- _Work to do_: Quote exactly, and only, the lines of the material below from the line with "Keep writing the" through the line with "CORNER_REACH = SIDE_RADIUS - CORNER_RADIUS".

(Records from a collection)
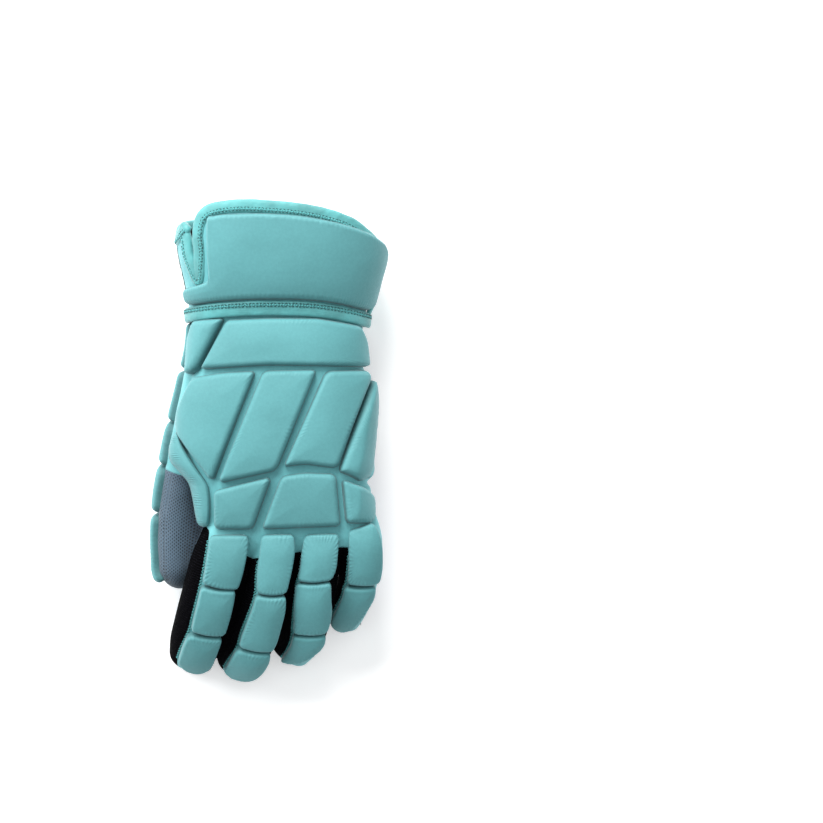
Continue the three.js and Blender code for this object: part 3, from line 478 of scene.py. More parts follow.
class Tube:
    """A finger's or the thumb's middle line with its sections, by distance along it.

    The line is a smooth curve through the rows' points, spaced by their distances' square roots.
    """

    def __init__(self, rows, facing, lean, dome, pad_lift):
        self.lean = lean
        self.dome = dome
        self.pad_lift = pad_lift
        self.facing = np.array(facing, float)
        table = np.array(rows, float)
        p = table[:, :3]
        ends = np.vstack([2 * p[0] - p[1], p, 2 * p[-1] - p[-2]])
        step = np.maximum(np.linalg.norm(np.diff(ends, axis=0), axis=1) ** 0.5, 1e-4)
        points = []
        t = np.linspace(0, 1, 60, endpoint=False)[:, None]
        for i in range(len(p) - 1):
            x0, x1, x2, x3 = ends[i : i + 4]
            d0, d1, d2 = step[i : i + 3]
            t1 = ((x1 - x0) / d0 - (x2 - x0) / (d0 + d1) + (x2 - x1) / d1) * d1
            t2 = ((x2 - x1) / d1 - (x3 - x1) / (d1 + d2) + (x3 - x2) / d2) * d1
            c2 = -3 * x1 + 3 * x2 - 2 * t1 - t2
            c3 = 2 * x1 - 2 * x2 + t1 + t2
            points.append(x1 + t1 * t + c2 * t * t + c3 * t**3)
        self.line = np.vstack([*points, p[-1:]])
        places = np.linspace(0, len(p) - 1, len(self.line))
        self.sizes = smooth_rows(table[:, 3:], places)
        self.at = lengths(self.line)
        self.length = self.at[-1]
        tangent = unit(np.gradient(self.line, self.at, axis=0))
        self.table = np.hstack([self.line, tangent, self.sizes])

    def frames(self, distance):
        """The middle, the directions, the dome's turn and the half sizes of the sections."""
        near = np.clip(distance, 0, self.length)
        x, y, z, tx, ty, tz, wide, thick = (np.interp(near, self.at, c) for c in self.table.T)
        centre = np.stack([x, y, z], -1)
        along = unit(np.stack([tx, ty, tz], -1))
        up = unit(self.facing - along * (along @ self.facing)[..., None])
        side = np.cross(up, along)
        past = np.maximum(distance - self.length, 0)
        turn = np.arcsin(np.minimum(past / self.dome, 1))
        shrink = np.maximum(np.cos(turn), 1e-3)
        leaning = up + side * (2 * self.lean / thick)[..., None]
        centre = centre + along * past[..., None]
        return centre, along, up, leaning, side, turn, wide / 2 * shrink, thick / 2 * shrink

    def point(self, distance, angle, lift):
        centre, along, _, leaning, side, turn, a, b = self.frames(distance)
        px, pz = section_point(a, b, FINGER_POWER, angle, lift * np.cos(turn))
        ahead = lift * np.sin(turn)
        middle = centre + side * px[..., None]
        return middle + leaning * pz[..., None] + along * ahead[..., None]

    def pad_point(self, distance, offset, lift):
        """A point over the tube, by its distance across where a pad's face is seen."""
        *_, turn, a, b = self.frames(distance)
        angle = angle_across(a, b, FINGER_POWER, offset, self.pad_lift * np.cos(turn))
        return self.point(distance, angle, lift)

    def distance_at_y(self, y, offset, lift):
        """The distance along the tube where a pad's point is seen at this y, by halving."""
        low = 0.0
        high = self.length + self.dome * 0.98
        for _ in range(40):
            mid = (low + high) / 2
            if self.pad_point(np.array([mid]), np.array([offset]), lift)[0, 1] > y:
                low = mid
            else:
                high = mid
        return (low + high) / 2

    def located(self, points):
        """Each point's distance along the tube, across it and above its middle, and how far off."""
        found = np.zeros((len(points), 4))
        centre, along, up, _, side, _, _, _ = self.frames(self.at)
        thick = self.sizes[:, 1]
        for start in range(0, len(points), 4000):
            part = points[start : start + 4000]
            gap = ((part[:, None, :] - self.line[None, ::4, :]) ** 2).sum(-1)
            k = gap.argmin(1) * 4
            d = part - centre[k]
            height = (d * up[k]).sum(1)
            across = (d * side[k]).sum(1) - height * 2 * self.lean / thick[k]
            ahead = (d * along[k]).sum(1)
            found[start : start + 4000] = np.stack(
                [self.at[k] + ahead, across, height, np.sqrt(gap.min(1))], -1
            )
        return found


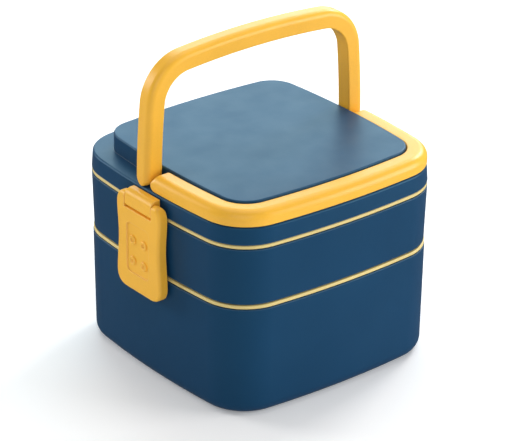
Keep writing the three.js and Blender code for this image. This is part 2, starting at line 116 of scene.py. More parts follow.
LATCH_PIN = joint_place("latch_right_open")
LATCH_PIN_RADIUS = 1.2 * MM
LATCH_PIN_HALF_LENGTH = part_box("latch_pin_right")[1].y
LATCH_FACE = LATCH_HIGH.x - LATCH_PIN.x
LATCH_BACK = LATCH_PIN.x - LATCH_LOW.x
LATCH_END = LATCH_LOW.z - LATCH_PIN.z
LATCH_EDGE = 2 * MM  # rounding round the latch's face
BRACKET_HALF_WIDTH = BRACKET_HIGH.y
TONGUE_HALF_WIDTH = 8 * MM
TONGUE_LOW = -2.6 * MM  # from the latch pin's axis
TONGUE_HIGH = 1.4 * MM


# ---- The box's outline: four bowed sides joined by round corners ----

SIDE_RADIUS = (HALF_WIDTH**2 + SIDE_BULGE**2) / (2 * SIDE_BULGE)
SIDE_CENTRE = HALF_WIDTH - SIDE_RADIUS
CORNER_REACH = SIDE_RADIUS - CORNER_RADIUS
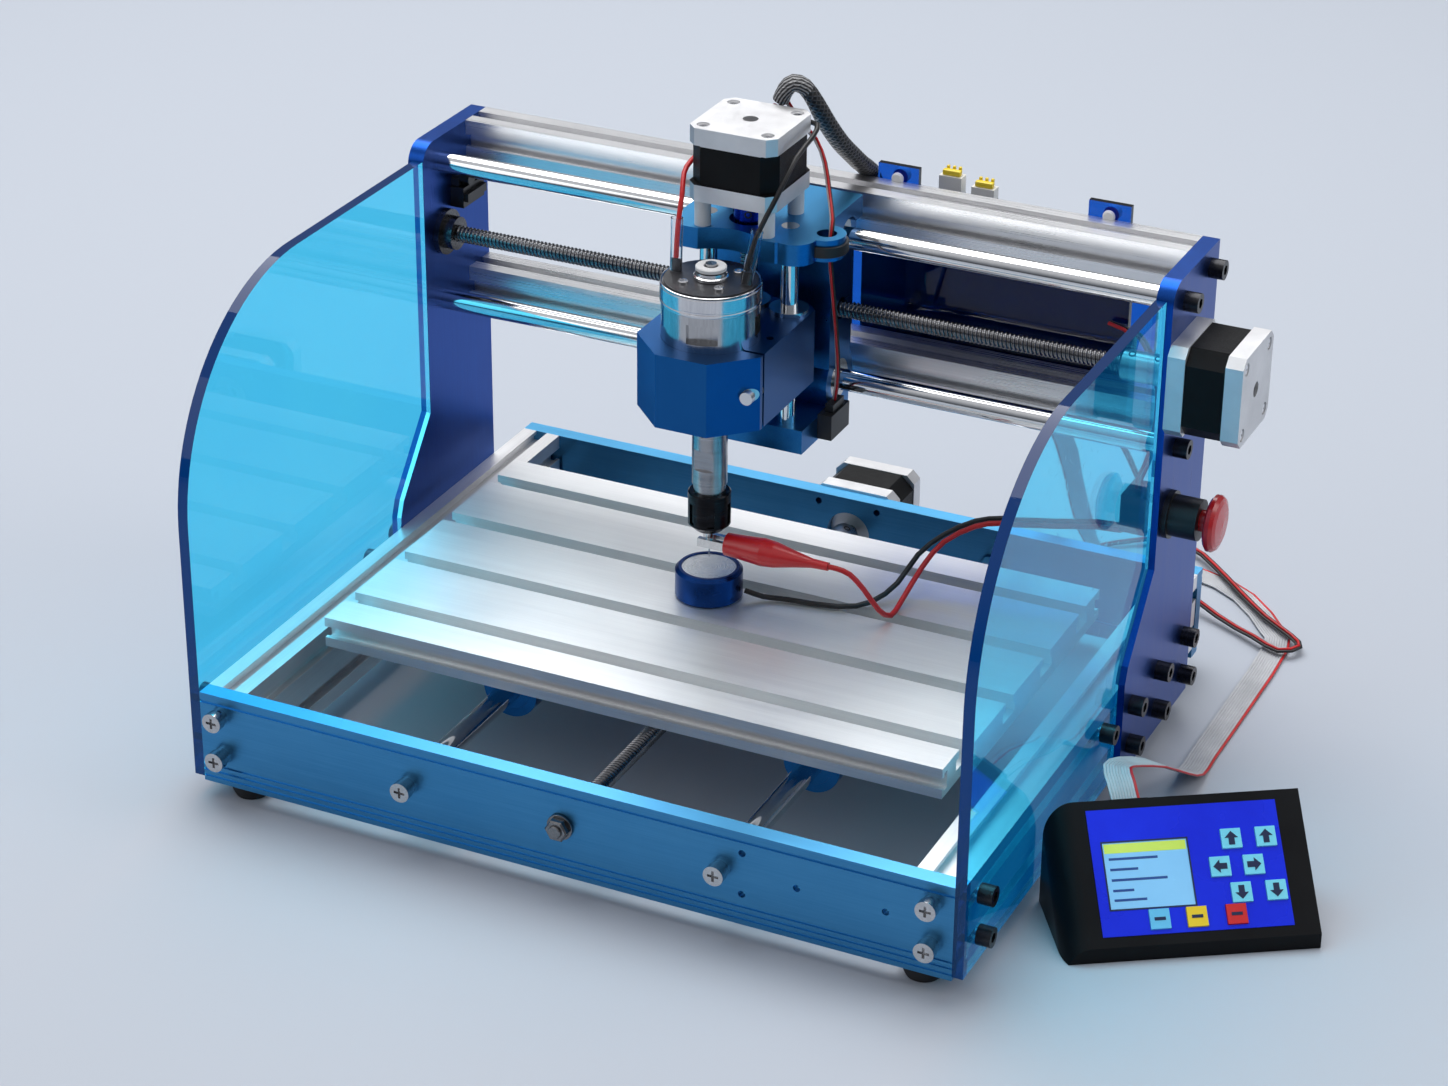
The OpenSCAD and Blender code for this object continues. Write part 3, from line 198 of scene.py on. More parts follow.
xc = -5  # the carriage's middle along X
cordRoutes = {
    "ribbon": [(215, -46, 41), (209, -38, 47), (203, -26, 47), (204, -12, 42), (209, 8, 32), (212, 32, 16),
               (212, 55, 3), (211, 75, 1), (211, 130, 1), (210, 187, 1), (203, 203, 1), (180, 230, 1),
               (150, 244, 1), (115, 238, 1), (100, 225, 10), (95, 208, 45), (91, 196, 80), (90, 165, 118),
               (90, 139, 134), (90, 131, 145)],
    "motor": [(21.5, 165, 36), (30, 168, 34), (42, 178, 18), (62, 205, 4), (86, 240, 2), (112, 264, 3),
              (138, 266, 3.6), (158, 250, 3.8), (178, 229, 3.8), (197, 210, 3.8), (214, 197, 3.8),
              (221, 188, 3.8), (213, 180, 3.8), (198, 188, 3.8), (176, 200, 4), (148, 212, 14),
              (132, 208, 50), (124, 192, 84), (121, 160, 120), (120, 131, 145)],
    "clip": [(54.3, 0, 97), (58, 0, 97), (64, 1, 95), (70, 3, 88), (76, 7, 77), (79, 14, 71.5), (79, 26, 73),
             (81, 45, 82), (86, 58, 90), (98, 66, 97), (110, 69, 100), (130, 75, 101), (148, 79, 103),
             (160, 77, 105), (167.5, 72, 112.6)],
    "probe": [(11.8, 2.5, 74), (20, 5, 71.5), (30, 8, 71), (54, 12, 71), (66, 22, 71.5), (72, 38, 75),
              (76, 52, 84), (84, 63, 91), (96, 71, 97), (109, 74, 100), (129, 80, 101), (147, 84, 103),
              (161, 82, 105), (172, 73, 112.6)],
    "redWire": [(xc - 17, 0, 232), (xc - 17, 2, 247), (xc - 18.5, 9, 258), (xc - 22, 18, 264),
                (xc - 23.5, 28, 266), (xc - 23.5, 45, 268), (xc - 22.5, 60.5, 270), (xc - 15, 64, 271),
                (xc - 7, 63.5, 273), (xc - 1.5, 63, 279), (xc + 1, 63, 284.6)],
    "blackWire": [(xc + 17, 0, 232), (xc + 19, 5, 246), (xc + 24, 15, 262), (xc + 26, 30, 275),
                  (xc + 25, 50, 278), (xc + 22.5, 60, 280), (xc + 14, 63, 279), (xc + 7, 64.5, 277),
                  (xc + 3, 66, 279), (xc + 2, 66.5, 284.8)],
    "switch": [(xc + 3, 70, 284.8), (xc + 9, 70, 277), (xc + 18, 69.5, 269), (xc + 25, 64, 261),
               (xc + 32, 54, 250), (xc + 38.5, 42.5, 244), (xc + 39.5, 38.5, 236), (xc + 40, 38, 225),
               (xc + 41, 44, 190), (xc + 38, 54, 165), (xc + 35, 58, 150.4)],
    "sleeve": [(xc + 2, 66.5, 286), (xc + 4, 67, 291), (2, 68.5, 294), (6.5, 71, 292), (10.5, 74.5, 284),
               (13, 80, 274), (15.5, 90, 261.5), (17, 100, 252.5), (18, 109, 245), (18, 118, 239),
               (17.5, 125, 231.6)],
    "stop": [(170, 68, 132.3), (170, 69, 137), (170, 82, 144), (170, 89, 165), (164, 96, 180),
             (152, 110, 186), (140, 113.6, 188)],
}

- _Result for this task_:
Keep writing the three.js and Blender code for this image. This is part 2, starting at line 116 of scene.py. More parts follow.
LATCH_PIN = joint_place("latch_right_open")
LATCH_PIN_RADIUS = 1.2 * MM
LATCH_PIN_HALF_LENGTH = part_box("latch_pin_right")[1].y
LATCH_FACE = LATCH_HIGH.x - LATCH_PIN.x
LATCH_BACK = LATCH_PIN.x - LATCH_LOW.x
LATCH_END = LATCH_LOW.z - LATCH_PIN.z
LATCH_EDGE = 2 * MM  # rounding round the latch's face
BRACKET_HALF_WIDTH = BRACKET_HIGH.y
TONGUE_HALF_WIDTH = 8 * MM
TONGUE_LOW = -2.6 * MM  # from the latch pin's axis
TONGUE_HIGH = 1.4 * MM


# ---- The box's outline: four bowed sides joined by round corners ----

SIDE_RADIUS = (HALF_WIDTH**2 + SIDE_BULGE**2) / (2 * SIDE_BULGE)
SIDE_CENTRE = HALF_WIDTH - SIDE_RADIUS
CORNER_REACH = SIDE_RADIUS - CORNER_RADIUS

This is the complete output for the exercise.